### EXERCISE GOAL
Begin at the line containing "Write part 3 of" in the entries below and end at the line containing "return Wire(self.graph, self.socket.node.outputs[name])"; transcribe that range exactly and nothing outside it.

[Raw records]
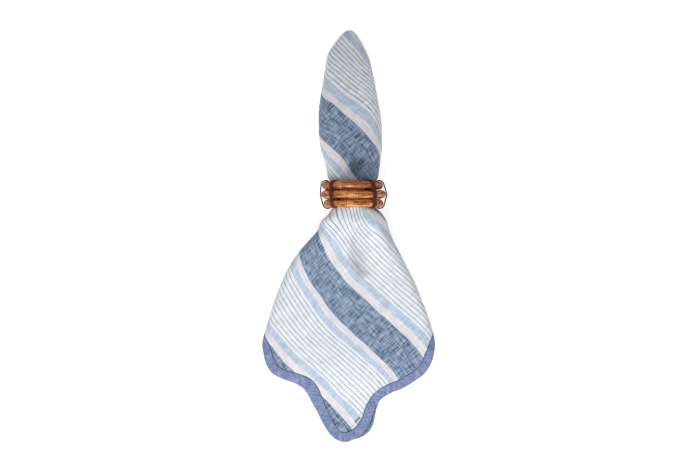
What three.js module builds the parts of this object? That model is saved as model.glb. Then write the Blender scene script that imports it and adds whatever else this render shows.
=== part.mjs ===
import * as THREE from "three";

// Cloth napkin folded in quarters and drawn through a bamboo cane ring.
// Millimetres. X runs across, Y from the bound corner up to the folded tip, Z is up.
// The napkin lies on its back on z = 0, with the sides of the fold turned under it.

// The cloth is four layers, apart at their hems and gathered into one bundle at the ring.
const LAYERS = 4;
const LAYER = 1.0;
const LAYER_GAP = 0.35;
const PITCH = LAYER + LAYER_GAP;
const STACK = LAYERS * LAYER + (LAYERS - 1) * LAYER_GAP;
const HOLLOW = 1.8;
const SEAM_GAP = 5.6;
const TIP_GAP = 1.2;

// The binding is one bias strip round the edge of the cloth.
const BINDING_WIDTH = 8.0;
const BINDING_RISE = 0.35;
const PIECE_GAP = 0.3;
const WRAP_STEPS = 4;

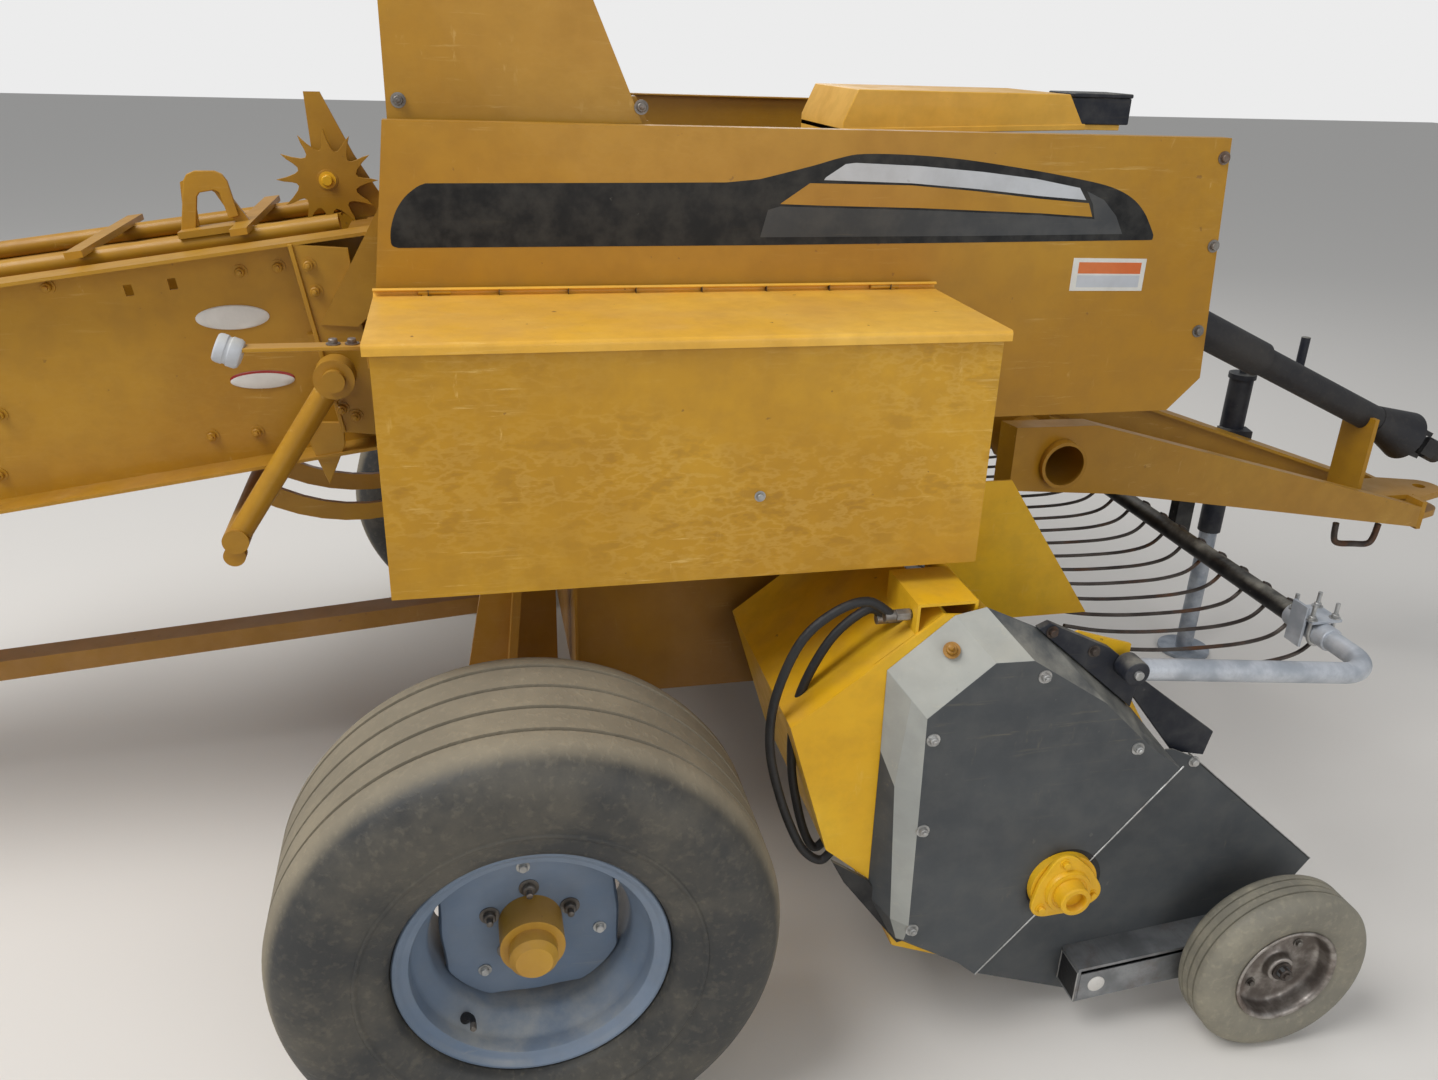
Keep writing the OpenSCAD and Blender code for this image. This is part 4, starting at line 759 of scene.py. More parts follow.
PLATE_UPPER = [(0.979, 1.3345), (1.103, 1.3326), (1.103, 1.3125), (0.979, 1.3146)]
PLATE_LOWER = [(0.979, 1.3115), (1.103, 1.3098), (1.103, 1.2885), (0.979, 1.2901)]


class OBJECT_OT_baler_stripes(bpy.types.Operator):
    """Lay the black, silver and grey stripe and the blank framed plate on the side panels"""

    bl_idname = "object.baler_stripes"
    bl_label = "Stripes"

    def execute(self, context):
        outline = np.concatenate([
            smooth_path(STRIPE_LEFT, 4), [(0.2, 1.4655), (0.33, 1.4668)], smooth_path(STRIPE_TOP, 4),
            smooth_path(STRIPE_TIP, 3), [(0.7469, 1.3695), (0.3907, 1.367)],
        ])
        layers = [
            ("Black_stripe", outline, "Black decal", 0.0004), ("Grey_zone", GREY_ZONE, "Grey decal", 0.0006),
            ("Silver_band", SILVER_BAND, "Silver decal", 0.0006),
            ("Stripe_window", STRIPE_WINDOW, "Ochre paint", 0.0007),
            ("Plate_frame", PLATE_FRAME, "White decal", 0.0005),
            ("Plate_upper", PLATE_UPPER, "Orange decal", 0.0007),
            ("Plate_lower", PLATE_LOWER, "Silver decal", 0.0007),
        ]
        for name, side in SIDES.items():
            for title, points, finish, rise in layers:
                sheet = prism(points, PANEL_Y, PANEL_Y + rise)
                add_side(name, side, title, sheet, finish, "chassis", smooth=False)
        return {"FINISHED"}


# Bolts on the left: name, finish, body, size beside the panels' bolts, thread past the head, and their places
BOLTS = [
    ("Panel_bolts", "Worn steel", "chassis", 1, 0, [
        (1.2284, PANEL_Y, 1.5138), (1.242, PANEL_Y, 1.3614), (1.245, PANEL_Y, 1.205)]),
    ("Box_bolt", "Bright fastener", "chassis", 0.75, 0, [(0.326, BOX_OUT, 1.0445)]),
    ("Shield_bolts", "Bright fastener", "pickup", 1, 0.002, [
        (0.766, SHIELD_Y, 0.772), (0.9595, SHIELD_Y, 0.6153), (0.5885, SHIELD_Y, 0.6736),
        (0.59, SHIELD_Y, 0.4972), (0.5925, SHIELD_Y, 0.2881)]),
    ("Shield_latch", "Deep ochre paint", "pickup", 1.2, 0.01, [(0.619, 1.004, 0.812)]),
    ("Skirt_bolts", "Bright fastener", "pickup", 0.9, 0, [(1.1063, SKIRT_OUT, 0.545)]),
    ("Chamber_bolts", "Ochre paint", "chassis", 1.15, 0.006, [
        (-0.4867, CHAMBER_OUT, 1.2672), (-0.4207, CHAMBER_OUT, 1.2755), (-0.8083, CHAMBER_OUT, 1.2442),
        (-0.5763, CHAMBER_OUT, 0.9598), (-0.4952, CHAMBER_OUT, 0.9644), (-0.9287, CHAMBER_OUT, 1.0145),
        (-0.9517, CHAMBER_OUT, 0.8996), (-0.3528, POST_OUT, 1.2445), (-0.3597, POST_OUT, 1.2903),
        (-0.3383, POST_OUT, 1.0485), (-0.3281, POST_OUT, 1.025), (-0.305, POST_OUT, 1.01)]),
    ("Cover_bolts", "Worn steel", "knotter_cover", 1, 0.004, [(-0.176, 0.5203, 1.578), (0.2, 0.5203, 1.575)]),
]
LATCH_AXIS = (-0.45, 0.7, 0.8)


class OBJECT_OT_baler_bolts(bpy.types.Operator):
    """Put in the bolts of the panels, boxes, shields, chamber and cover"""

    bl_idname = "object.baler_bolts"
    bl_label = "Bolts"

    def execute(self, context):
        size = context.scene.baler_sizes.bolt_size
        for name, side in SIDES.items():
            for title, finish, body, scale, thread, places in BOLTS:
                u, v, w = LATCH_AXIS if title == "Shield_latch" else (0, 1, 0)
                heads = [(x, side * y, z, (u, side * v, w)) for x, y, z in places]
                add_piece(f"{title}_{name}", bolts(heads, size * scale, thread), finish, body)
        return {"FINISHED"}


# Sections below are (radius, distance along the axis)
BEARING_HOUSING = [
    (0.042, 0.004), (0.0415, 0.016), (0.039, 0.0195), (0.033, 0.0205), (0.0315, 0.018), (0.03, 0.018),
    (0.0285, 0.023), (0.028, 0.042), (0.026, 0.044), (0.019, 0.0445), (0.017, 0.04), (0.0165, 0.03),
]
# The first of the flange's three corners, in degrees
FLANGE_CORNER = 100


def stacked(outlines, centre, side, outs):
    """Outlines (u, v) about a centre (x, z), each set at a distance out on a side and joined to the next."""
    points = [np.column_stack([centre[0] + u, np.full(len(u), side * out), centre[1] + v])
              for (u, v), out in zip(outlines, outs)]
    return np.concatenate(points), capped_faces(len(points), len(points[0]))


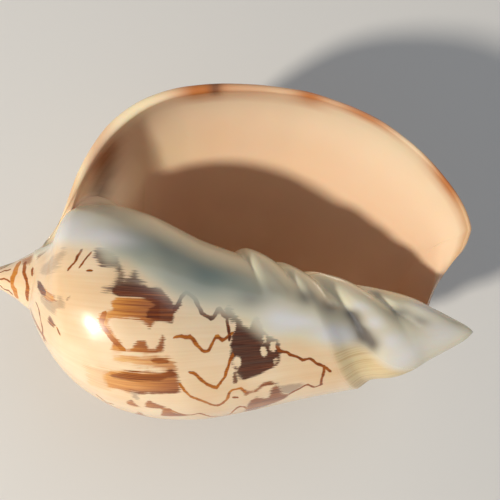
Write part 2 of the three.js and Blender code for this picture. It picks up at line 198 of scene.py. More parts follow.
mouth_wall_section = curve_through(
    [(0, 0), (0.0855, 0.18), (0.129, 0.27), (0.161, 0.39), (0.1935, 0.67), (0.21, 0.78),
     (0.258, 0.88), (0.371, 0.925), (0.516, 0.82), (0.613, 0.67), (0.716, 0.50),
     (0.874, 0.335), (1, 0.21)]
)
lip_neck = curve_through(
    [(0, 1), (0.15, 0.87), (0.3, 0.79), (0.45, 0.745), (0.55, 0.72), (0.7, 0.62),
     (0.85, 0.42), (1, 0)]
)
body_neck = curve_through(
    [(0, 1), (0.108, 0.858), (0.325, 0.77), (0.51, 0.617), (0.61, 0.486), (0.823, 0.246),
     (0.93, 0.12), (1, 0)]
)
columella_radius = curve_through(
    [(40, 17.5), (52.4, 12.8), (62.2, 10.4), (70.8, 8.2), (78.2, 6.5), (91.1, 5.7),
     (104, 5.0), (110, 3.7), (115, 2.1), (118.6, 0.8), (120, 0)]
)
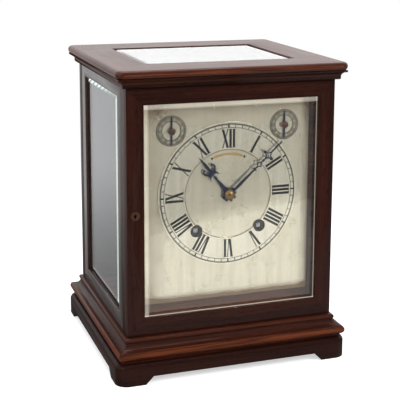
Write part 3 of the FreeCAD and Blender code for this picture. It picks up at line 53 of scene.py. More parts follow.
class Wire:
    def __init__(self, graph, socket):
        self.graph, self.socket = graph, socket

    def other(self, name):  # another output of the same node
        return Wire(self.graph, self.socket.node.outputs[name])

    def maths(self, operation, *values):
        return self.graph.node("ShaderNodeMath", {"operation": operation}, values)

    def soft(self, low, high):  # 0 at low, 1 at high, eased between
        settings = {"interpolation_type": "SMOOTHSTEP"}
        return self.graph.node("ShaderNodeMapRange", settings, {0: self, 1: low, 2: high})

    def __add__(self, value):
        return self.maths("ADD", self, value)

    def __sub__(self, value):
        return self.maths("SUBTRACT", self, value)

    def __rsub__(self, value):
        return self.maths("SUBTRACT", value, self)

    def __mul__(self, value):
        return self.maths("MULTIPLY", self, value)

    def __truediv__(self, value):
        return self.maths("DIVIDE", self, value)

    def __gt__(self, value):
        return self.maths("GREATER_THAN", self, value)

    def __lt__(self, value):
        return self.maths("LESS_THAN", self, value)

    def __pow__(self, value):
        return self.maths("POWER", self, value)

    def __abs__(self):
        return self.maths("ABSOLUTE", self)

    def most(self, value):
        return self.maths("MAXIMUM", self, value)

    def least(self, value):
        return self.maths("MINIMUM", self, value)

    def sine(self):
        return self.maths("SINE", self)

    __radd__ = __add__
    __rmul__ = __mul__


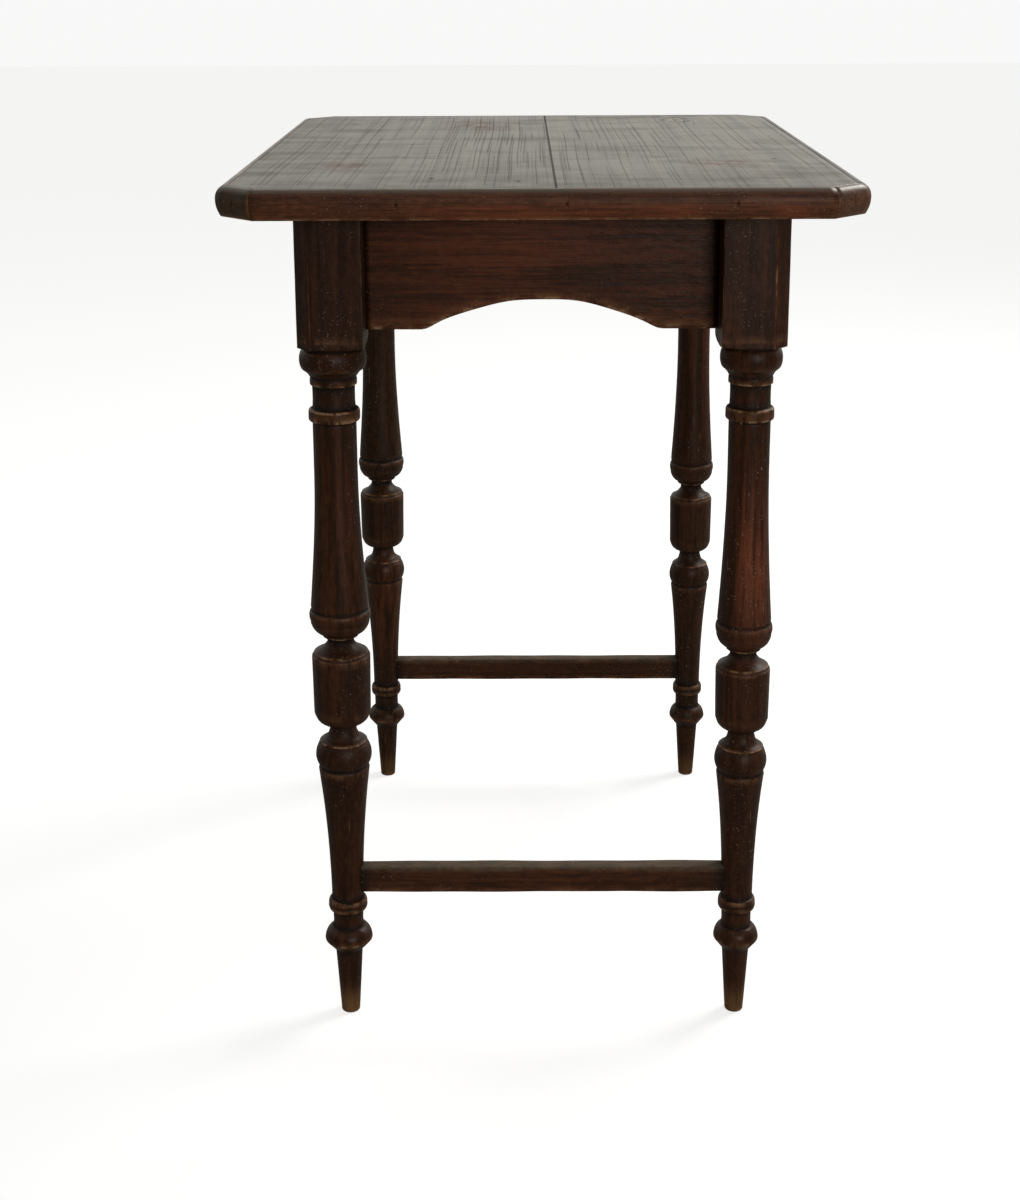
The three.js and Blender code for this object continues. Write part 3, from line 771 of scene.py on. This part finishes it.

### REPLY TO THE EXERCISE
Write part 3 of the FreeCAD and Blender code for this picture. It picks up at line 53 of scene.py. More parts follow.
class Wire:
    def __init__(self, graph, socket):
        self.graph, self.socket = graph, socket

    def other(self, name):  # another output of the same node
        return Wire(self.graph, self.socket.node.outputs[name])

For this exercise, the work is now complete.